Data Privacy Day 2026: industry perspectives

In 2006, the Committee of Ministers of the Council of Europe decided to designate 28 January as Data Protection Day. This day is now celebrated worldwide, under the name “International Data Protection Day” or “Data Privacy Day”.

New Digital Age gathered industry reaction to the 20th Data Privacy Data, which took place yesterday (28 March 2026)…

Paul Blackledge, Chief Technology Officer, RAAS LAB:

“Data Privacy Day shouldn’t just be a reminder about compliance; it should be a call for a change. In the world of digital advertising, the industry has relied on invasive targeting for too long, applying fix after fix to a broken tech stack.

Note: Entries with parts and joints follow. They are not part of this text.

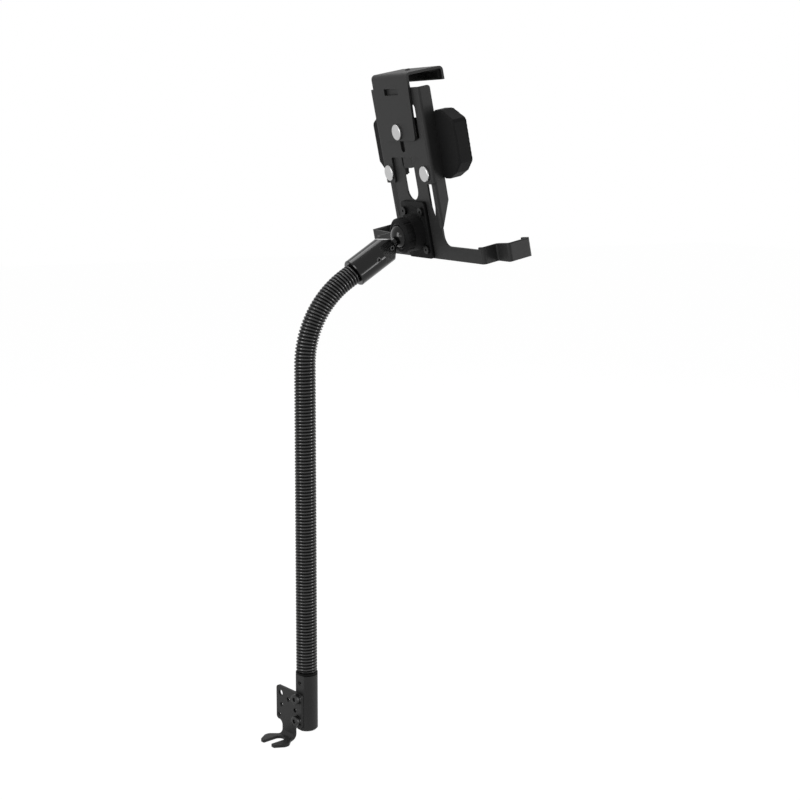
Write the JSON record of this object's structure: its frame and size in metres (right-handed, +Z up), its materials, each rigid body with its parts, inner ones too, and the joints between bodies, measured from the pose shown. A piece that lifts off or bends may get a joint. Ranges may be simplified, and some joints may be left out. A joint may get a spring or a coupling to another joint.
{
  "type": "seat rail tablet mount",
  "caption": "Tablet mount for a car's seat rail: forked bracket, post, ribbed gooseneck, ball joint and an adjustable sheet-metal cradle with corner hooks and a sliding top jaw.",
  "frame": {"origin": "seat bolt's axis at the fork's underside", "axes": "+Z up along the post, +X across the cradle, +Y from the back of the cradle towards the tablet's screen"},
  "size_m": [0.26, 0.2174, 0.6684],
  "materials": {
    "powder_coat": "satin black powder coat",
    "zinc_black": "black oxide fasteners",
    "hose_black": "black coated wound steel",
    "hose_core": "wound steel core",
    "gloss_black": "gloss black over turned metal",
    "moulded_black": "moulded black plastic",
    "nylon": "dark nylon ball liner",
    "bright_steel": "bright plated screw heads",
    "liner_rubber": "black foam rubber liners",
    "plain_steel": "dark plated steel"
  },
  "bodies": {
    "foot": {"seat_bracket": "powder_coat", "post": "powder_coat", "bracket_screw_lower": "zinc_black", "bracket_screw_upper": "zinc_black", "bracket_washer_lower": "zinc_black", "bracket_washer_upper": "zinc_black", "post_set_screw": "zinc_black"},
    "stalk": {"lower_sleeve": "hose_black", "gooseneck": "hose_black", "gooseneck_core": "hose_core"},
    "stud": {"upper_ferrule": "gloss_black", "ferrule_set_screw_rear": "zinc_black", "ferrule_set_screw_front": "zinc_black", "ball_stud": "gloss_black"},
    "seat_front": {"ball_seat_front": "nylon"},
    "seat_rear": {"ball_seat_rear": "nylon"},
    "socket": {"socket_base": "moulded_black", "lower_frame": "powder_coat", "corner_hook_left": "powder_coat", "corner_hook_right": "powder_coat", "tray_pad_left": "liner_rubber", "tray_pad_right": "liner_rubber", "base_screw_lower_left": "plain_steel", "base_screw_lower_right": "plain_steel", "base_screw_upper_left": "plain_steel", "base_screw_upper_right": "plain_steel", "base_nut_lower_left": "plain_steel", "base_nut_lower_right": "plain_steel", "base_nut_upper_left": "plain_steel", "base_nut_upper_right": "plain_steel"},
    "collar": {"lock_collar": "moulded_black"},
    "carriage": {"upper_frame": "powder_coat", "frame_clamp_screw_left": "bright_steel", "frame_clamp_screw_right": "bright_steel", "frame_clamp_washer_left": "plain_steel", "frame_clamp_washer_right": "plain_steel", "frame_clamp_nut_left": "plain_steel", "frame_clamp_nut_right": "plain_steel", "side_wing_left": "moulded_black", "side_wing_right": "moulded_black", "wing_pad_left": "liner_rubber", "wing_pad_right": "liner_rubber", "wing_screw_lower_left": "plain_steel", "wing_screw_lower_right": "plain_steel", "wing_screw_upper_left": "plain_steel", "wing_screw_upper_right": "plain_steel"},
    "jaw": {"top_jaw": "powder_coat", "jaw_pad": "liner_rubber", "jaw_rivet": "zinc_black", "jaw_nut_bar": "plain_steel", "jaw_clamp_screw": "bright_steel"}
  },
  "joints": [
    {"name": "stalk_swivel", "type": "hinge", "parent": "foot", "child": "stalk", "pos_m": [0.01017, 0.0267, 0.061], "axis": [0, 0, 1], "continuous": true},
    {"name": "gooseneck_bend", "type": "hinge", "parent": "stalk", "child": "stud", "pos_m": [0.01017, 0.0267, 0.233], "axis": [1, 0, 0], "range_deg": [-20, 20], "deforming": ["gooseneck", "gooseneck_core"]},
    {"name": "ball_tilt", "type": "hinge", "parent": "stud", "child": "seat_front", "pos_m": [0.01017, 0.1365, 0.50585], "axis": [1, 0, 0], "range_deg": [-9, 51]},
    {"name": "ball_pan", "type": "hinge", "parent": "seat_front", "child": "seat_rear", "pos_m": [0.01017, 0.1365, 0.50585], "axis": [0, -0.2079, 0.9781], "range_deg": [-15, 15]},
    {"name": "ball_roll", "type": "hinge", "parent": "seat_rear", "child": "socket", "pos_m": [0.01017, 0.1365, 0.50585], "axis": [0, 0.9781, 0.2079], "continuous": true},
    {"name": "lock_collar_turn", "type": "hinge", "parent": "socket", "child": "collar", "pos_m": [0.01017, 0.1365, 0.50585], "axis": [0, 0.9781, 0.2079], "range_deg": [-90, 0]},
    {"name": "frame_slide", "type": "slide", "parent": "socket", "child": "carriage", "axis": [0, -0.2079, 0.9781], "range_m": [-0.015, 0.045]},
    {"name": "jaw_slide", "type": "slide", "parent": "carriage", "child": "jaw", "axis": [0, -0.2079, 0.9781], "range_m": [-0.01, 0.03]}
  ]
}
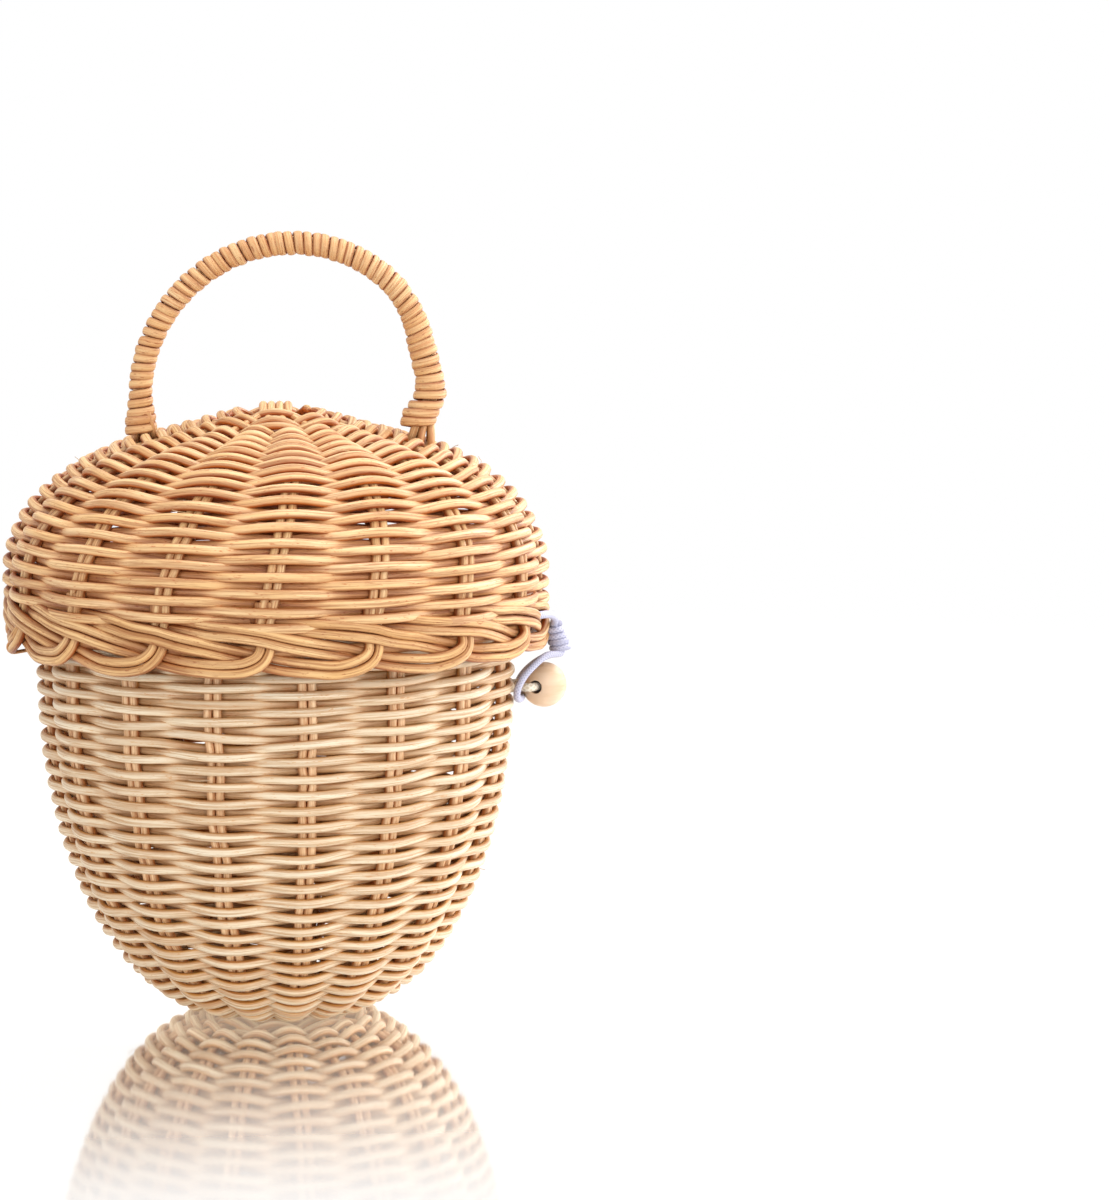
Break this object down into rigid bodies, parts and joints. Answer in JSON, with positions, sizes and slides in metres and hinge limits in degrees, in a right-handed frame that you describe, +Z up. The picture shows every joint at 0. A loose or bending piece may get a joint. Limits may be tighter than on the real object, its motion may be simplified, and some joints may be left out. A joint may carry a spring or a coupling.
{
  "type": "lidded wicker storage basket",
  "caption": "Acorn-shaped lidded storage basket of round rattan: pale tapering cup, honey domed lid on cane hinge ties, bound arch handle, elastic loop over a wooden bead.",
  "frame": {"origin": "centre of the cup's flat foot, on the surface it stands on", "axes": "+Z up; +X towards the bead of the closure; the lid's hinge is at the -X side, its axis along Y"},
  "size_m": [0.209, 0.2014, 0.2887],
  "materials": {
    "cream_rattan": "peeled pale rattan, satin",
    "honey_rattan": "honey-coloured rattan, satin",
    "binding_cane": "split cane binding, satin",
    "hinge_cane": "thin cane tie, satin",
    "bead_wood": "turned pale wood, fine grain",
    "cream_cord": "braided cotton cord",
    "white_elastic": "covered elastic cord"
  },
  "bodies": {
    "cup": {"cup_weave": "cream_rattan", "cup_stake_1": "cream_rattan", "cup_stake_2": "cream_rattan", "cup_stake_3": "cream_rattan", "cup_stake_4": "cream_rattan", "cup_stake_5": "cream_rattan", "cup_stake_6": "cream_rattan", "cup_stake_7": "cream_rattan", "cup_stake_8": "cream_rattan", "cup_border": "cream_rattan", "hinge_tie_front": "hinge_cane", "hinge_tie_back": "hinge_cane", "bead": "bead_wood", "bead_cord": "cream_cord"},
    "lid": {"lid_weave": "honey_rattan", "lid_stake_1": "honey_rattan", "lid_stake_2": "honey_rattan", "lid_stake_3": "honey_rattan", "lid_stake_4": "honey_rattan", "lid_stake_5": "honey_rattan", "lid_stake_6": "honey_rattan", "lid_stake_7": "honey_rattan", "lid_stake_8": "honey_rattan", "lid_border": "honey_rattan", "handle_rod_1": "honey_rattan", "handle_rod_2": "honey_rattan", "handle_rod_3": "honey_rattan", "handle_wrap": "binding_cane", "lid_hinge_rod": "honey_rattan", "closure_stem": "white_elastic", "closure_knot": "white_elastic", "closure_loop": "white_elastic"}
  },
  "joints": [
    {"name": "lid_hinge", "type": "hinge", "parent": "cup", "child": "lid", "pos_m": [-0.0954, 0, 0.139], "axis": [0, -1, 0], "range_deg": [0, 105], "deforming": ["closure_loop"]}
  ]
}
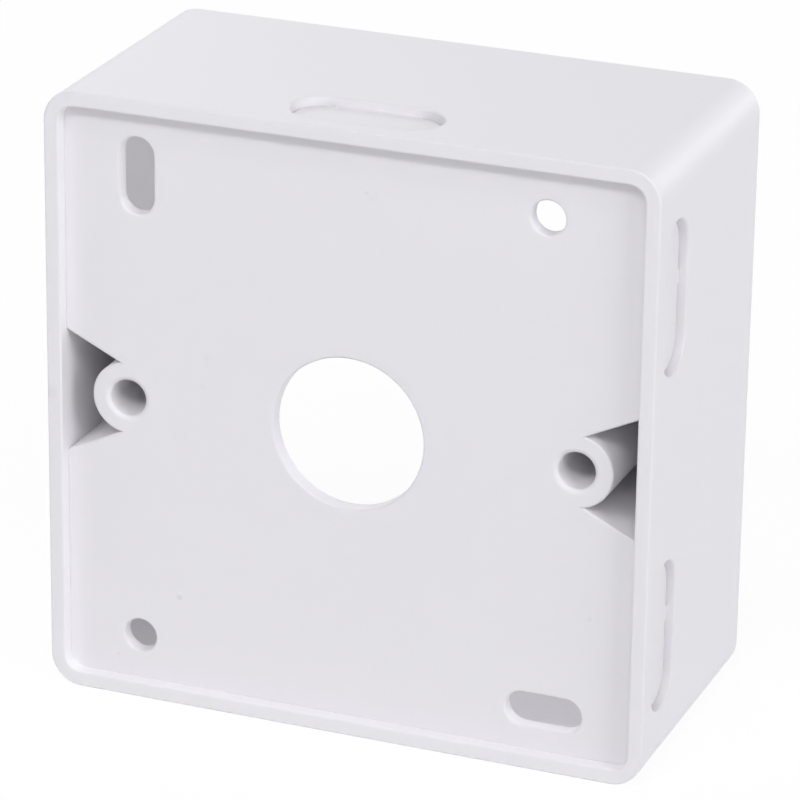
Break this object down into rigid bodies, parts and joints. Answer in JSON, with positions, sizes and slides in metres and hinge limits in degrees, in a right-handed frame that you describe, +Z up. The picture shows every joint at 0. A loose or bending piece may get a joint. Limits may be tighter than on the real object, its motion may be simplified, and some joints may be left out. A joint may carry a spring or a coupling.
{
  "type": "flush mounting box",
  "caption": "Square moulded plastic box that fixes a wall device: open towards the room, with a recessed back plate, cable entry, screw holes and slots, and cored screw pillars.",
  "frame": {"origin": "middle of the cable entry, on the side of the back plate that faces the wall; the wall itself is at y = -1.8 mm", "axes": "+X along the wall, +Y from the wall into the room, +Z up"},
  "size_m": [0.081, 0.0385, 0.081],
  "materials": {
    "white_abs": "satin injection moulded"
  },
  "bodies": {
    "root": {"mounting_box": "white_abs"}
  },
  "joints": []
}
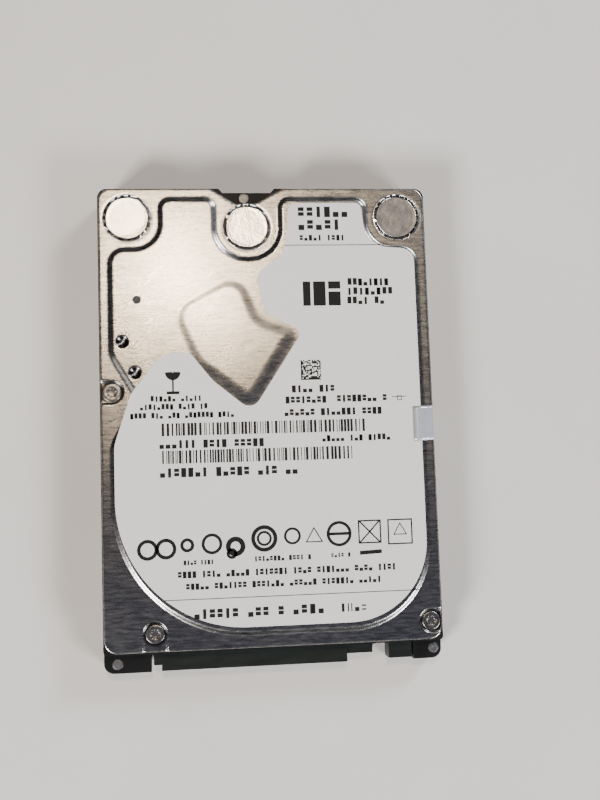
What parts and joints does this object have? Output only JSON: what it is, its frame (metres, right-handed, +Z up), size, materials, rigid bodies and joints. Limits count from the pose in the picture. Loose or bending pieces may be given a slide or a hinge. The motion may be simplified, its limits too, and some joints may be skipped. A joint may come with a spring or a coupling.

Now global data-protection regulations are tightening and third-party identifiers continue to disappear, but the reality is advertisers don’t need audience profiles to drive performance. Instead, we must shift the focus from putting users into historical data buckets to understanding in-moment audiences. 

“Analysing real-time context and intent – the content they’re reading right now, rather than who they were yesterday – is far stronger and safer. Relevance drives results, and it is fast becoming the only privacy-safe method left.”

Denise Cornelissen, Head of Product Marketing, RTB House:

“Data Privacy Day brings the industry a well-needed reminder of a topic that should be considered year-round – end-user privacy should be at the heart of every decision being made across the advertising ecosystem. While understanding user intent is hugely important, it cannot undermine quality controls or regulatory standards. 

“This is where AI, particularly Deep Learning, can be instrumental in driving success in privacy-safe ways, as it uses limited amounts of data. Brands can still achieve better results by leveraging this deep understanding of consumer behaviour to predict intent and personalise messaging. This means that engagement with real audiences is maximised, and landed clicks and sessions are optimised.”

Mateusz Rumiński, VP of Product at PrimeAudience:

“Although it is a year-round responsibility, Data Privacy Day serves as a reminder that compliance can no longer be treated as a simple ‘check-the-box’ exercise. Automated workflows and chat-based interfaces have become central to how brands interact with consumers, who expect transparency but don’t want to feel monitored. That means automation needs to respect consent boundaries by design, with the technology learning and adapting, to ensure privacy is embedded in the workflow.

“Another area of interest is how advances in large language models are changing how brands understand audiences. It has to be remembered that traditional ID-keyed user profiles can quickly become stale and pose compliance risks. LLMs, in comparison, take a different approach, enabling contextual understanding based on real-time signals and the content itself. This shift reduces reliance on personal identifiers and builds trust by minimising unnecessary data collection, without minimising the need for relevant, real-time experiences.

“The future of privacy-forward innovation lies in systems that are both compliant and adaptive, where automation, intelligence and respect for user data reinforce each other rather than compete.” 

Rick Jones, RVP Western and Southern Europe, Adform:

“As diplomatic relations between the US and Europe become icy, trust in the privacy safeguards underpinning the transatlantic digital bridge becomes further eroded. Data Privacy Day’s 2026’s theme, ‘Reset or Refine?’, arrives as GDPR enters its tenth year and marks its toughest test yet. 

“We are now in the age of retaliatory tech. The US administration actively threatens the EU-US Data Privacy Framework while American platforms squeeze European businesses and governments in an increasingly toxic fashion. In digital advertising, we see giants fighting regulatory lawsuits while simultaneously restricting legitimate data access to ‘mark their own homework’ on attribution. Add in the uncertainty of AI bots still being largely unregulated, and the result is a supply chain that is increasingly both intrusive and opaque.

“Europe cannot build its future on such fragile, unbalanced ground. Our industry leaders must champion a strategic reset to home-grown technology that embodies European values of sovereignty. This includes ensuring business continuity and freedom of action, guaranteeing that your access to customers and outcomes cannot be leveraged as a bargaining chip in a trade war.”

The companies mentioned above are clients of Bluestripe Group, the publisher of New Digital Age.